▶ **Source material**
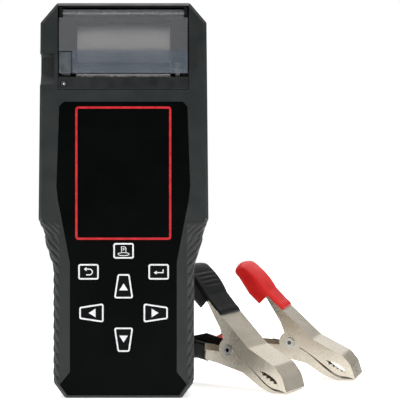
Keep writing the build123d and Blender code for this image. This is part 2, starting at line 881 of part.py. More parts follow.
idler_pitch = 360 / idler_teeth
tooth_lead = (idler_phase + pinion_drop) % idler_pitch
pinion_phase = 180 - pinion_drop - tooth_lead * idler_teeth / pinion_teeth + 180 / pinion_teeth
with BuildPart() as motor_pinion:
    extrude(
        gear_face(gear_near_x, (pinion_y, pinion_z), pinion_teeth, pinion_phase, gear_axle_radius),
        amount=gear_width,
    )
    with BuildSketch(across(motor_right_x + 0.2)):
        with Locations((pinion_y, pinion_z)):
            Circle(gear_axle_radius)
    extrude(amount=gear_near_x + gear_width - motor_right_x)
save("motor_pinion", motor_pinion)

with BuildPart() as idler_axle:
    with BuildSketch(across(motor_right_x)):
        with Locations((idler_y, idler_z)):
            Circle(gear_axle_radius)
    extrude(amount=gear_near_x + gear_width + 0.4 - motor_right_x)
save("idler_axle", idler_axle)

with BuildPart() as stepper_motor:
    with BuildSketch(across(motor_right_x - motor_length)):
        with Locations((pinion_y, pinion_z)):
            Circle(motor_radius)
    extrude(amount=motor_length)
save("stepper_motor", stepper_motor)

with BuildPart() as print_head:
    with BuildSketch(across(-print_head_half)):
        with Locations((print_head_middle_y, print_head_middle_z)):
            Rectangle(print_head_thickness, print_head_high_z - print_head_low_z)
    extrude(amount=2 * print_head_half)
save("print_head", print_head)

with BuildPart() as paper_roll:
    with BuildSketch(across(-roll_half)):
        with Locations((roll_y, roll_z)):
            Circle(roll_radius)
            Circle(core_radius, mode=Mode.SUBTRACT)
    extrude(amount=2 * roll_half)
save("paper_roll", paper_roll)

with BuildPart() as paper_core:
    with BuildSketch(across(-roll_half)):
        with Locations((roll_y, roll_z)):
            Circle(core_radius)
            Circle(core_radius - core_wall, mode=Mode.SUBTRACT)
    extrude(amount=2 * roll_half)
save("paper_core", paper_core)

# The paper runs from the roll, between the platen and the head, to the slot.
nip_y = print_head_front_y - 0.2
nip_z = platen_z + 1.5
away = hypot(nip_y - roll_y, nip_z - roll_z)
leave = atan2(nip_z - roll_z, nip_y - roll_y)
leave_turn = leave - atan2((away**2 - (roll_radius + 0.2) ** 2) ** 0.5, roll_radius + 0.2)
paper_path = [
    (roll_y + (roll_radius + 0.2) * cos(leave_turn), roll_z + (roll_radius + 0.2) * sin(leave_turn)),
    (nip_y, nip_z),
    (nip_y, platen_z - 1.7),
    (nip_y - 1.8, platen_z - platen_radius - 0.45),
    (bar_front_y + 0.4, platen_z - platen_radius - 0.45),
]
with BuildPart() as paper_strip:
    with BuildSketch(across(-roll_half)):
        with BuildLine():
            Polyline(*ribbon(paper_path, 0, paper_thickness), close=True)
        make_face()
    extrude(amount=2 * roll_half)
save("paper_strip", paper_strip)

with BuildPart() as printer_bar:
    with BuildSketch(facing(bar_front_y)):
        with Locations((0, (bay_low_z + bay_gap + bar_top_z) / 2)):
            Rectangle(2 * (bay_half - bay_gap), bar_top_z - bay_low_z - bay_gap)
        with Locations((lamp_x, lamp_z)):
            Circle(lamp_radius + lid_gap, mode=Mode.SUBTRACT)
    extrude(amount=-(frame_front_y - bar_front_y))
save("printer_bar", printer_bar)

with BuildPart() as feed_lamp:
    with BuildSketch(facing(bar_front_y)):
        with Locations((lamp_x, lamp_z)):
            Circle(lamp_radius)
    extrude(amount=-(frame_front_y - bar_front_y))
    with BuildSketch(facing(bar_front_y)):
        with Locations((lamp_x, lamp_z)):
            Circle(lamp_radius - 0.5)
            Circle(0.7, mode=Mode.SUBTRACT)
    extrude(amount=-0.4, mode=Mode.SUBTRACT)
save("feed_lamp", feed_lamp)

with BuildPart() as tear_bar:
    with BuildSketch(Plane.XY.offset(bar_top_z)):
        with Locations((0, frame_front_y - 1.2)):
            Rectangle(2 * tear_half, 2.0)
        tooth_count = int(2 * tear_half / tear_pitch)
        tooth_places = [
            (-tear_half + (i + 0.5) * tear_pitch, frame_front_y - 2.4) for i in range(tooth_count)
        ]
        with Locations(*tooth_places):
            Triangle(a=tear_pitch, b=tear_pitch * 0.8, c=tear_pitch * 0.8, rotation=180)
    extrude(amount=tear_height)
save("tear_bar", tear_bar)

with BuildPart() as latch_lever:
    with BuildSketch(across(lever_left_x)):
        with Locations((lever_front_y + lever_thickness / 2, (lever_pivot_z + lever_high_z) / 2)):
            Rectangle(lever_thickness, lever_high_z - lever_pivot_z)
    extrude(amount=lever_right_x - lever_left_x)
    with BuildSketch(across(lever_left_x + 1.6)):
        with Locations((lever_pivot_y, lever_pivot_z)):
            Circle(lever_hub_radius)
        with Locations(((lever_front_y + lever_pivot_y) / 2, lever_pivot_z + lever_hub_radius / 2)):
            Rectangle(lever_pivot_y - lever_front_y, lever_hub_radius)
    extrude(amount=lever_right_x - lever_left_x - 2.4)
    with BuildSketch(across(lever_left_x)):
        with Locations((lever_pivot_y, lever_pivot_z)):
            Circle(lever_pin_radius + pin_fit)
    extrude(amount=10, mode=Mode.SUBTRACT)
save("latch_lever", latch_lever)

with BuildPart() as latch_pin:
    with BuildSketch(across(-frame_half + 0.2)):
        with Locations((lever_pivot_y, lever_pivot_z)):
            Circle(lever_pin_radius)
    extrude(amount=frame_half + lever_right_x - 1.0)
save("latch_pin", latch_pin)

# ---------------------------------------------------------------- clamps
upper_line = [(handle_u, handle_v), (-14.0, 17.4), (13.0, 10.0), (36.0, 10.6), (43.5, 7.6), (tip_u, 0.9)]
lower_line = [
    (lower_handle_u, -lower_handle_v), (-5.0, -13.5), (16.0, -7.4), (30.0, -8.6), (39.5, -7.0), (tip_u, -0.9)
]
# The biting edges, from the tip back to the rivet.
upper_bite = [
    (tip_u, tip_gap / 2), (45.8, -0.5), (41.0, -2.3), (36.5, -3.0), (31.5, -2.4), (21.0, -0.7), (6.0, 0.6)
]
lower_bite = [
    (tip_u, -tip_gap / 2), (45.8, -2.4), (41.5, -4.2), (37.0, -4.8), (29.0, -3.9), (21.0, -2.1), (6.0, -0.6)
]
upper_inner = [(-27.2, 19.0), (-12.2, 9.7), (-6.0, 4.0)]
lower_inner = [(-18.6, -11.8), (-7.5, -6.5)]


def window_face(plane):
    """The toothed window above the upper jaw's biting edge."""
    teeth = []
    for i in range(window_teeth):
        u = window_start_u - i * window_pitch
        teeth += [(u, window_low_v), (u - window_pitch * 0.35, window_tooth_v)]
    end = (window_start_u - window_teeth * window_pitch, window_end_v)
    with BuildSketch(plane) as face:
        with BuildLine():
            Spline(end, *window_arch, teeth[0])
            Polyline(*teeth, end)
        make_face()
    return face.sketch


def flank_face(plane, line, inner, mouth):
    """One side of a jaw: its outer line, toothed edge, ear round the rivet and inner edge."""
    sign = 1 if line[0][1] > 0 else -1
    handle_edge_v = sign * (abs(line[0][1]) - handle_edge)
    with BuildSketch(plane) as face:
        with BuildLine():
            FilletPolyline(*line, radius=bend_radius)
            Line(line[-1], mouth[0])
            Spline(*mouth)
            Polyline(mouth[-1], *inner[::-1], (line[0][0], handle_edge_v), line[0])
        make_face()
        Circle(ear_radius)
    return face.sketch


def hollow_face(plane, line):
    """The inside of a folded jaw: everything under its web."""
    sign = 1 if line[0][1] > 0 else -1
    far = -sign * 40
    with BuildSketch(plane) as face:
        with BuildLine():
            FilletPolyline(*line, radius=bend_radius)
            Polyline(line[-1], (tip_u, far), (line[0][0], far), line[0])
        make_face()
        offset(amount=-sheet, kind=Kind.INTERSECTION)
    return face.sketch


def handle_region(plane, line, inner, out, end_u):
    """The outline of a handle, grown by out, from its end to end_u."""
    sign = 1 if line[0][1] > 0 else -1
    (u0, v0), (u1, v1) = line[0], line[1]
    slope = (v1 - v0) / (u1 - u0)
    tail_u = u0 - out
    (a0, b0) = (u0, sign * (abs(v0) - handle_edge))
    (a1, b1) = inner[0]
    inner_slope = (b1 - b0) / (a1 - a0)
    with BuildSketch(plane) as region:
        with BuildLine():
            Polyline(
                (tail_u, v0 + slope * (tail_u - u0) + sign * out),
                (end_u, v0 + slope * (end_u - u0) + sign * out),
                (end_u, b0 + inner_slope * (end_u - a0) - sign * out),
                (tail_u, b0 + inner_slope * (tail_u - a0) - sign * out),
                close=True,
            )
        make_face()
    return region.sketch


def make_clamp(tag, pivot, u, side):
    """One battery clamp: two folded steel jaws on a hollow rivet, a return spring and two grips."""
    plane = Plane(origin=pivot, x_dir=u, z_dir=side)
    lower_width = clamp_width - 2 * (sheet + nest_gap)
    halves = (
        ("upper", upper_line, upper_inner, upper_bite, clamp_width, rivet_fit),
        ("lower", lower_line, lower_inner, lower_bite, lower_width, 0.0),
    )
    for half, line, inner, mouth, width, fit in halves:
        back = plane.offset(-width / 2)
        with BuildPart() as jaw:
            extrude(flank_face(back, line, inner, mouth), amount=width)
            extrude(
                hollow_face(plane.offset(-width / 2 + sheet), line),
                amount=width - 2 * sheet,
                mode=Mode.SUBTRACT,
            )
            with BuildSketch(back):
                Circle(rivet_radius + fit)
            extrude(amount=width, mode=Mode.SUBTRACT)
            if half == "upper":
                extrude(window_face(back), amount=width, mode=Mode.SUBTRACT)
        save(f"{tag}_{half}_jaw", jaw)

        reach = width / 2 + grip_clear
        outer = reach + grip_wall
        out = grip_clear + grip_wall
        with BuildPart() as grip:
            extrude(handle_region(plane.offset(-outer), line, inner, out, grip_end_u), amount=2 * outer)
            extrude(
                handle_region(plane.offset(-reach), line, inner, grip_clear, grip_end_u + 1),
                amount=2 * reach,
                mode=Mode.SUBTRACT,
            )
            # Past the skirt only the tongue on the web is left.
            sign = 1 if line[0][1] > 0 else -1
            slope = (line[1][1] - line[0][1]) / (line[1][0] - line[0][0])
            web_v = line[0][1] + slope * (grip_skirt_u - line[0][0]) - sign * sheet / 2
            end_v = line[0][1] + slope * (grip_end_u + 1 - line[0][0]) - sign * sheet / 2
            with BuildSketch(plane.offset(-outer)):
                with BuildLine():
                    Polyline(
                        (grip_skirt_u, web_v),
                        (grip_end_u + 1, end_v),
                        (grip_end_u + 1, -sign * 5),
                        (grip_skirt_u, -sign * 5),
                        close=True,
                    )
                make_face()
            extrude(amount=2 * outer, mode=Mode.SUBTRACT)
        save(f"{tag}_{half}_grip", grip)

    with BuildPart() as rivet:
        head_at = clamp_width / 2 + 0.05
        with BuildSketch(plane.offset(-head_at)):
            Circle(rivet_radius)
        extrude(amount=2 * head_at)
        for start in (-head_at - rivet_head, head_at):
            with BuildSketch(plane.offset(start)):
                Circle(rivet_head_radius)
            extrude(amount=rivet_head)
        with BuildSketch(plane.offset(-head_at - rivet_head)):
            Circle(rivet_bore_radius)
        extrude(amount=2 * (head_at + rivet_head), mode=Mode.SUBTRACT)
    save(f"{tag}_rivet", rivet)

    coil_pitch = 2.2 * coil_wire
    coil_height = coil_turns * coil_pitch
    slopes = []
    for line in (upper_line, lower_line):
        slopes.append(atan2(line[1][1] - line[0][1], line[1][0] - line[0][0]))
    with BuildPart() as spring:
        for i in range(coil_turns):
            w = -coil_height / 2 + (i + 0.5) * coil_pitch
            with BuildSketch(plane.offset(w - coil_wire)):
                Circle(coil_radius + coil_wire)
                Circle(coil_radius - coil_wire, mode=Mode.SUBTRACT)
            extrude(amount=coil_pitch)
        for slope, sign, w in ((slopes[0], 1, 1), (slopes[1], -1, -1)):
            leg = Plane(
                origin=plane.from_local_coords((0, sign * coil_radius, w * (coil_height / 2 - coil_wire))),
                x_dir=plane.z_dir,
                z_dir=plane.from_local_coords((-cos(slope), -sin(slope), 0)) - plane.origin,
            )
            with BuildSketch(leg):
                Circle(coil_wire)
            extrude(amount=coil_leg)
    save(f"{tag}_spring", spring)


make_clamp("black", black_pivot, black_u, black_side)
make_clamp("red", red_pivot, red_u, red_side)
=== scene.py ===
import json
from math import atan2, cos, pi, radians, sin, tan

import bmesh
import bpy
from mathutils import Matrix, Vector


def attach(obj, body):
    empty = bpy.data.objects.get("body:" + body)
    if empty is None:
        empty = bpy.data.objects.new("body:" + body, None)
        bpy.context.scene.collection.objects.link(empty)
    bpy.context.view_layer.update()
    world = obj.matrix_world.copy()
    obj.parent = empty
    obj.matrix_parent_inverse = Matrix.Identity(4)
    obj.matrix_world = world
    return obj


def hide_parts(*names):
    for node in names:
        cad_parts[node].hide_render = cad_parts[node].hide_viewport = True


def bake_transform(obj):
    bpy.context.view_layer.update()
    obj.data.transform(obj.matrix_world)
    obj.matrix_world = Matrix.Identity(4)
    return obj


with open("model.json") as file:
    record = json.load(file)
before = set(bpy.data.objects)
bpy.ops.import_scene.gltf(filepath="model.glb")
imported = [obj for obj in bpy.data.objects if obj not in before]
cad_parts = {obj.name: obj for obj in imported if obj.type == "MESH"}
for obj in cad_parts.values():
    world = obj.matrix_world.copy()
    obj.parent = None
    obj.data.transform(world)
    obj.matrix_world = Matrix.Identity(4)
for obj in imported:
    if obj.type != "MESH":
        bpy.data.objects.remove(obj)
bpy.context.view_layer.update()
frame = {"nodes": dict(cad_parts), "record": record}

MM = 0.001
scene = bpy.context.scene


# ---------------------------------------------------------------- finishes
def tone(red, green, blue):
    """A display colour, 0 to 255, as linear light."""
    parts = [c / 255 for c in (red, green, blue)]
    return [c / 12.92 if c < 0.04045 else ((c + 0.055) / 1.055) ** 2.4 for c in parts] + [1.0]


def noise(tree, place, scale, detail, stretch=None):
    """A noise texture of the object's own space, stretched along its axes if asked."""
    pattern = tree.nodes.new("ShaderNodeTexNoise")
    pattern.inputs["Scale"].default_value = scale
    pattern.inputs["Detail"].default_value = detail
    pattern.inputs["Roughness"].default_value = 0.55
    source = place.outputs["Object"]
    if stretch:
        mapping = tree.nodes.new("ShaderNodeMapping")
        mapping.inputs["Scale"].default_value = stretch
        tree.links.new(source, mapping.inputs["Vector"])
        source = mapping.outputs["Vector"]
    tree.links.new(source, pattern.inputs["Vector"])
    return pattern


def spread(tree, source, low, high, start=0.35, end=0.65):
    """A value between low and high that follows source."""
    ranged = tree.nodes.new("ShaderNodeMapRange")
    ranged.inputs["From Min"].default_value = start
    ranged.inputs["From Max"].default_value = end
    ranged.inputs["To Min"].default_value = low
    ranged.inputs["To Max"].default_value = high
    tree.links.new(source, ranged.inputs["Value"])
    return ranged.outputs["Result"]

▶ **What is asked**
Tally how many lines of the data include the word "nodes". Write the number and nothing else.

▶ **Result of this task**
4